_Excerpt from a dataset_
________________________
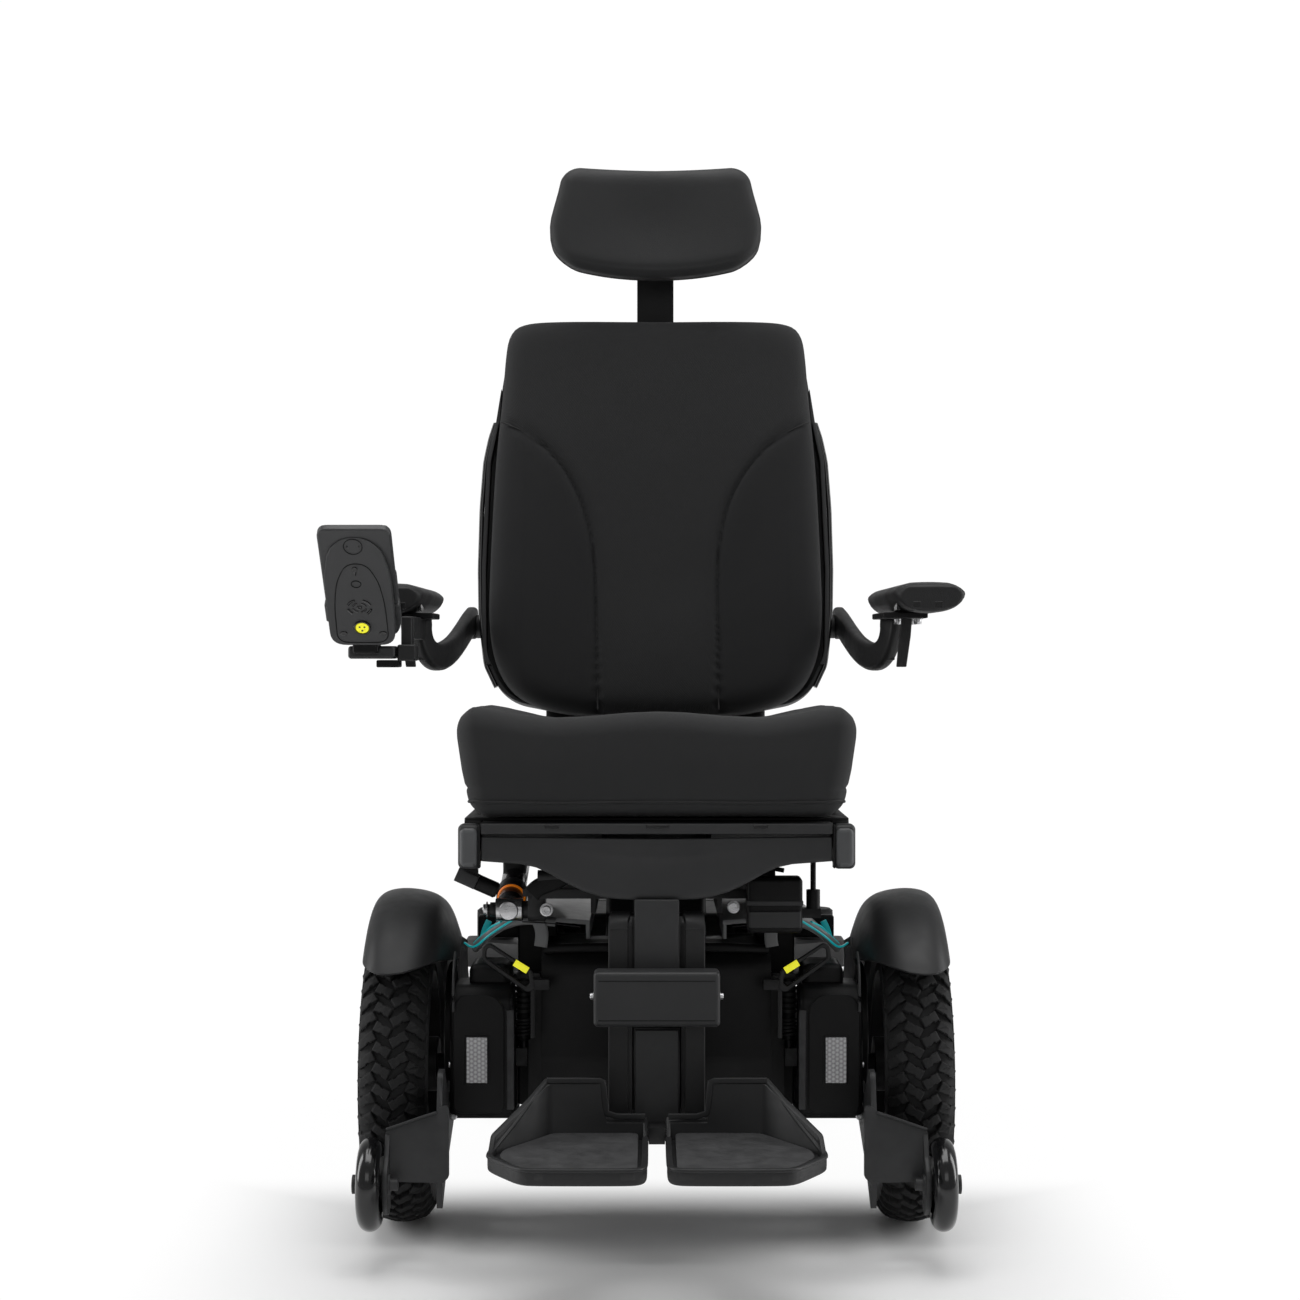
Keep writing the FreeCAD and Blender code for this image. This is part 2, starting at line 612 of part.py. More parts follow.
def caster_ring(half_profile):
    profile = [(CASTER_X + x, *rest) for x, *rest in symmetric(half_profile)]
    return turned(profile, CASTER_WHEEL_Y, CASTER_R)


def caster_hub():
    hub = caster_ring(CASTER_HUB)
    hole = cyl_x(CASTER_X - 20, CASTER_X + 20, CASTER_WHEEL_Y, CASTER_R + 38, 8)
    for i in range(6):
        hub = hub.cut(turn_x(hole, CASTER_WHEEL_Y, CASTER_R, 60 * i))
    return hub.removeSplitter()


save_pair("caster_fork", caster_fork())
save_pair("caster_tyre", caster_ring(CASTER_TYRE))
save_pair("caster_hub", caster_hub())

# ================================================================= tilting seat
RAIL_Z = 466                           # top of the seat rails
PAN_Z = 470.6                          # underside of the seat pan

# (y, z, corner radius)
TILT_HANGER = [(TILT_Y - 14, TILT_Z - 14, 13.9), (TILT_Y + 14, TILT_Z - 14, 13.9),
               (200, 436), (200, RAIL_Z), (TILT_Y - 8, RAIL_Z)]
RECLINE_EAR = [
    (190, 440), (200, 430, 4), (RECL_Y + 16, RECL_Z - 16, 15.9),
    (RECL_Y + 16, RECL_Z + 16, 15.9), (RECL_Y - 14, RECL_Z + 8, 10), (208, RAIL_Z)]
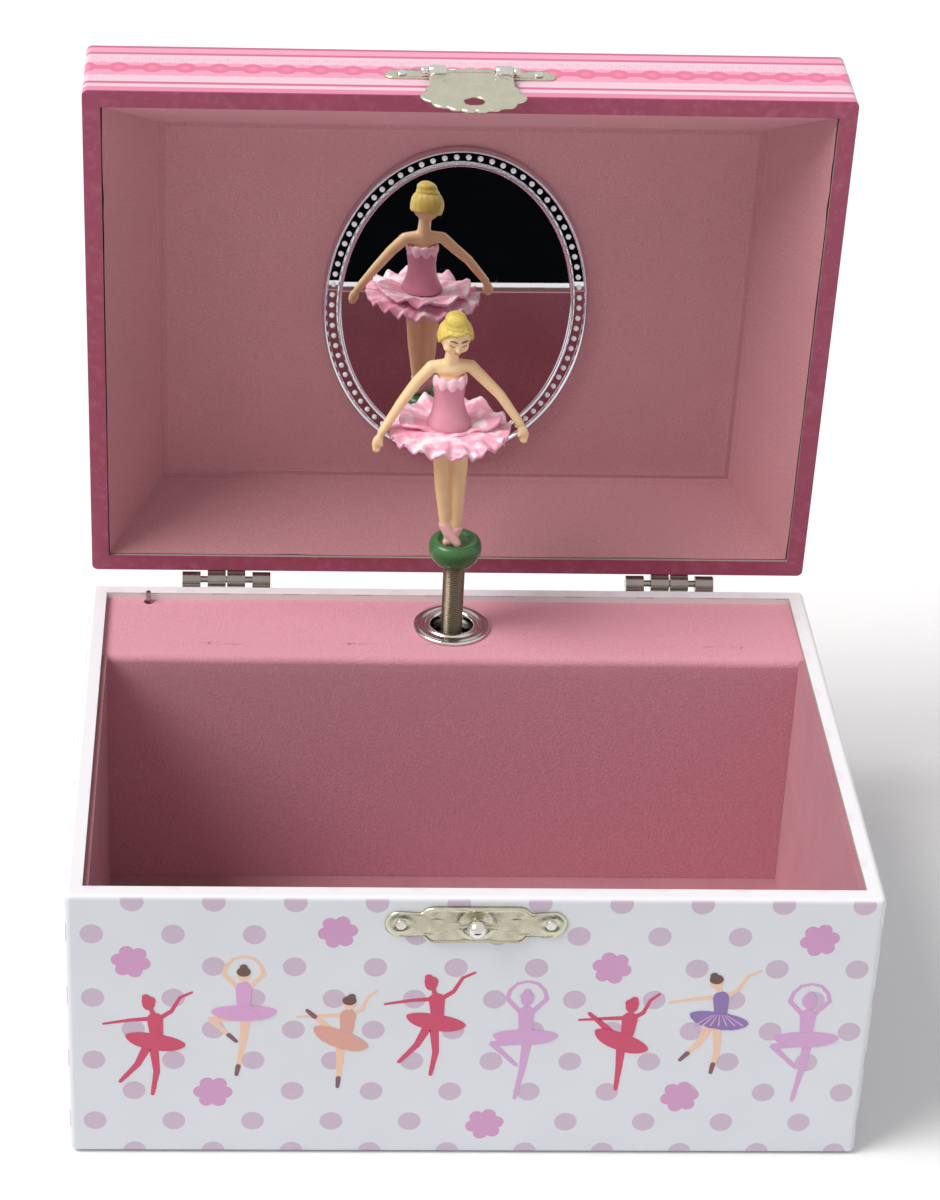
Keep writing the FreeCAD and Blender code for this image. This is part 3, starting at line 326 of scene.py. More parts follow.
________________________
_WHAT YOU NEED TO DO_
Extract every record. Keep wording exact.

_RIGHT ANSWER_
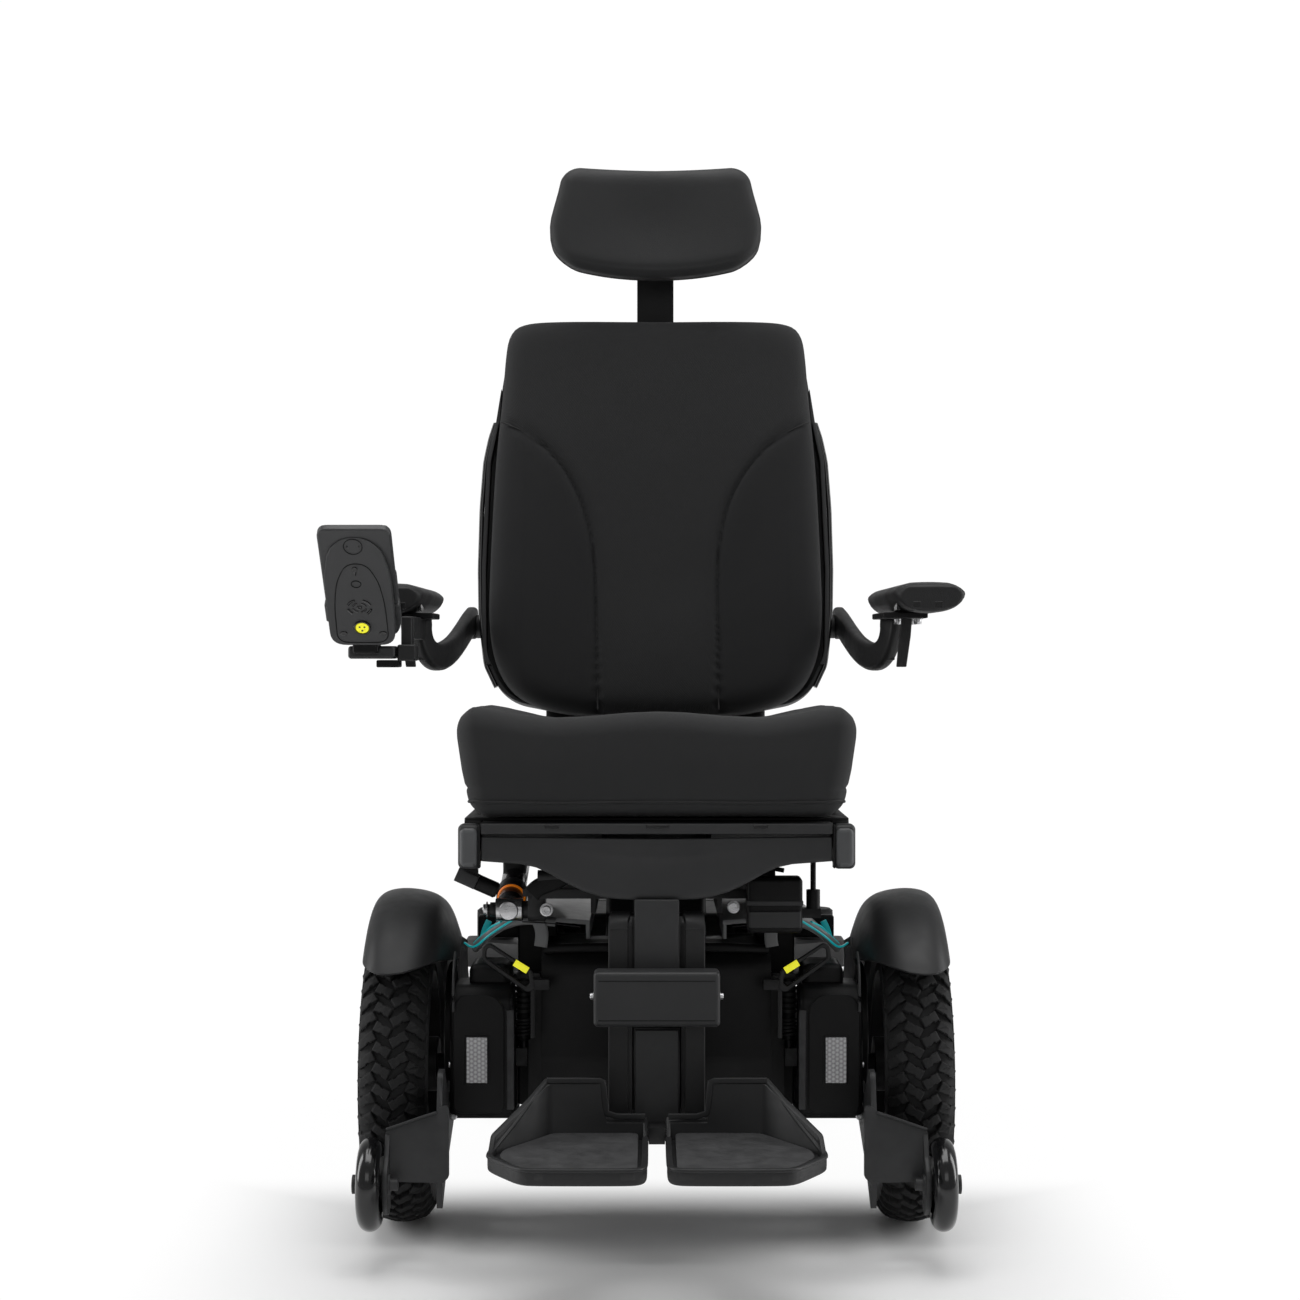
Keep writing the FreeCAD and Blender code for this image. This is part 2, starting at line 612 of part.py. More parts follow.
def caster_ring(half_profile):
    profile = [(CASTER_X + x, *rest) for x, *rest in symmetric(half_profile)]
    return turned(profile, CASTER_WHEEL_Y, CASTER_R)


def caster_hub():
    hub = caster_ring(CASTER_HUB)
    hole = cyl_x(CASTER_X - 20, CASTER_X + 20, CASTER_WHEEL_Y, CASTER_R + 38, 8)
    for i in range(6):
        hub = hub.cut(turn_x(hole, CASTER_WHEEL_Y, CASTER_R, 60 * i))
    return hub.removeSplitter()


save_pair("caster_fork", caster_fork())
save_pair("caster_tyre", caster_ring(CASTER_TYRE))
save_pair("caster_hub", caster_hub())

# ================================================================= tilting seat
RAIL_Z = 466                           # top of the seat rails
PAN_Z = 470.6                          # underside of the seat pan

# (y, z, corner radius)
TILT_HANGER = [(TILT_Y - 14, TILT_Z - 14, 13.9), (TILT_Y + 14, TILT_Z - 14, 13.9),
               (200, 436), (200, RAIL_Z), (TILT_Y - 8, RAIL_Z)]
RECLINE_EAR = [
    (190, 440), (200, 430, 4), (RECL_Y + 16, RECL_Z - 16, 15.9),
    (RECL_Y + 16, RECL_Z + 16, 15.9), (RECL_Y - 14, RECL_Z + 8, 10), (208, RAIL_Z)]
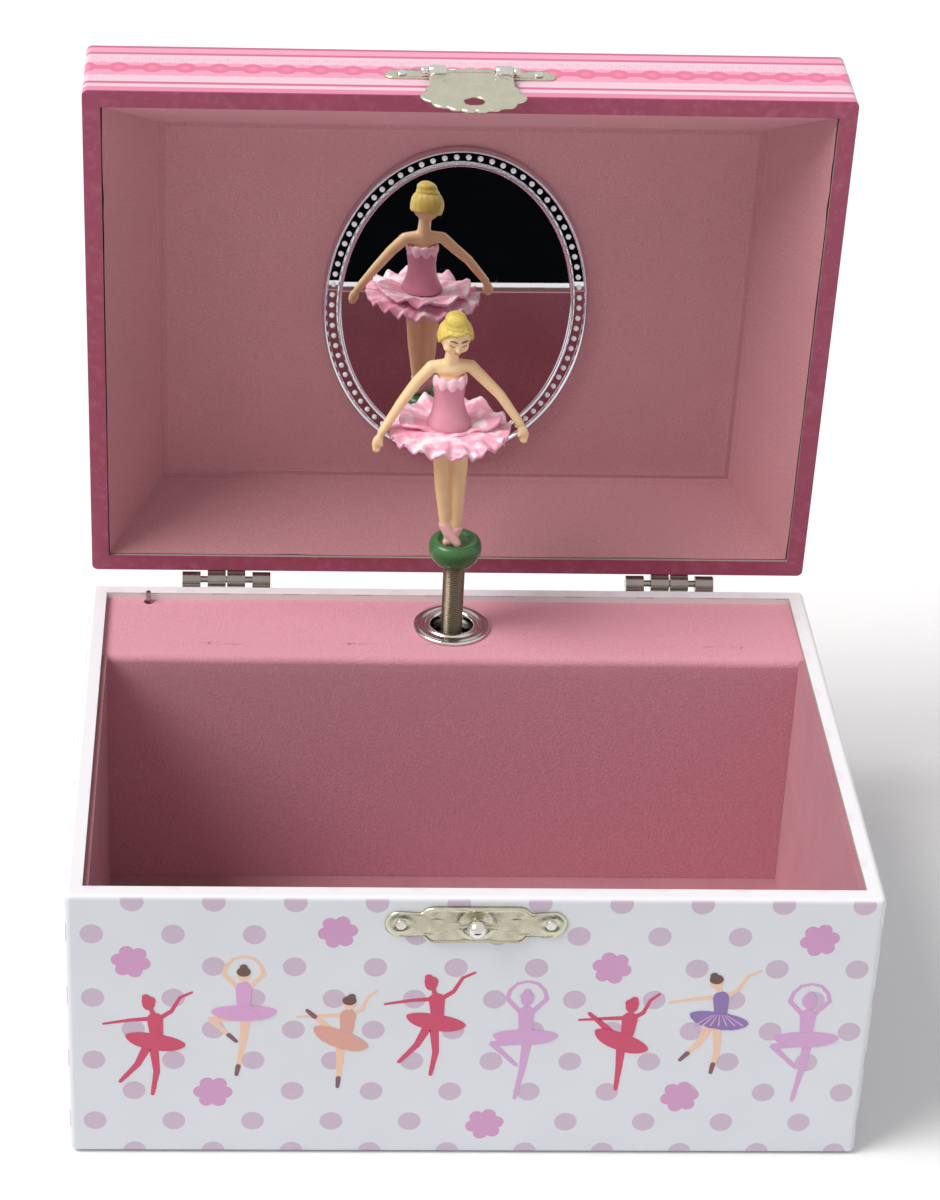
Keep writing the FreeCAD and Blender code for this image. This is part 3, starting at line 326 of scene.py. More parts follow.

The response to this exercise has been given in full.